Aveva fatto ben sperare la decisione del Consiglio di Stato lo scorso gennaio 2020 che disponeva la sospensione provvisoria della sperimentazione su 6 esemplari di macachi coinvolti nel progetto Light-Up, creato dalle Università di Torino e di Parma. E poiché la Direzione generale del Ministero della Salute non fu in grado di indicare alternative a tale pratica, il ministero, insieme ai due poli universitari, furono condannati a rifondere le spese legali alla LAV che aveva presentato ricorso. Purtroppo, a un anno di distanza, lo stesso Consiglio di Stato ha ribaltato la sentenza, scatenando la reazione infuriata degli animalisti.
Raggiungere Parma e Torino da Roma è praticamente impossibile nel fine settimana a causa delle attuali restrizioni che limitano gli spostamenti da una regione all’altra fino al 15 febbraio prossimo. I rappresentanti delle diverse associazioni e volontari di Roma e dintorni hanno deciso pertanto di radunarsi in ogni caso a Piazza Montecitorio domani pomeriggio alle ore 15 per esprimere la loro solidarietà nella causa contro la sperimentazione animale. “Ci vorrebbe un’altra Green-Hill!” – scrivono i più determinati su Facebook.
In realtà la sperimentazione animale è un fenomeno che non accenna a diminuire. Infatti nonostante lo scenario scientifico europeo sia sempre più rivolto alla promozione di metodi sostitutivi all’impiego di animali tramite la destinazione di fondi e la strutturazione di progetti internazionali, i numeri legati alla sperimentazione in Italia continuano ad essere altissimi arrivando a quasi 900.000 animali all’anno (fonte G.U. n.53); dati fortemente sottostimati in quanto non includono invertebrati, forme fetali e animali, o parti di essi, utilizzati già soppressi.
“Particolarmente sfruttati sono i primati non umani, tra cui proprio i macachi, che, per il loro sviluppo cognitivo simile all’uomo, sono i ‘prediletti’ per lo studio del cervello, di malattie legate al comportamento o virus come l’HIV” spiega Michela Kuan, biologa e responsabile nazionale del settore vivisezione LAV – e aggiunge “le scimmie subiscono gravi coercizioni fisiche con impianti nel cranio e immobilizzazioni in strutture di contenzione. Durante l’esperimento sono oggetto di deprivazioni gravissime come la mancanza di acqua per giorni e sono così assetate da bere l’urina delle altre scimmie. Gli impianti elettrici nel cervello e negli occhi ne registrano le attività mentali e sono evidenti i segni di sofferenza e dolore, come lividi e sanguinamenti che si protraggono per settimane”.

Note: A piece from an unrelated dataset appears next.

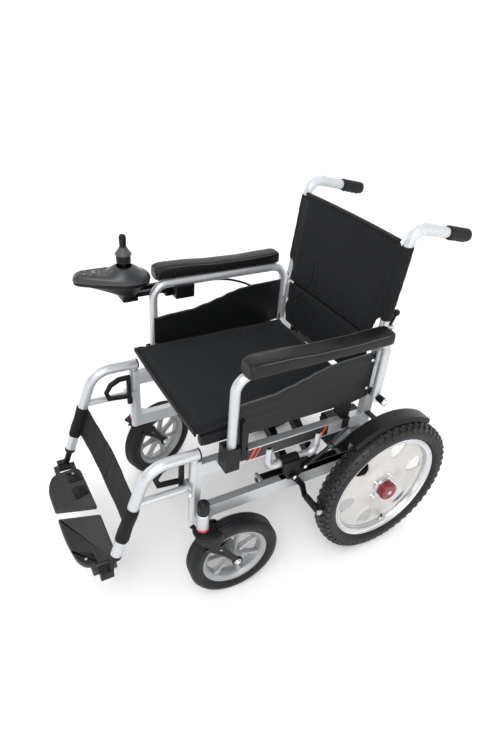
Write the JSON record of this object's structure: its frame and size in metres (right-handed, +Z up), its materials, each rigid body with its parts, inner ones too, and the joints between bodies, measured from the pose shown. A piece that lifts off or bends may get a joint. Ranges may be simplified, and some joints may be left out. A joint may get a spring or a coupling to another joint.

Ma allora perché continuare a seviziare esseri innocenti? Soprattutto motivi economici, la possibilità di vendere più facilmente un brevetto, denuncia Michela Kuan. “Influente è anche l’inerzia culturale”, secondo la biologa che sottolinea come nelle università e in ambiti accademici “il modello animale sia promosso come unico punto di riferimento”.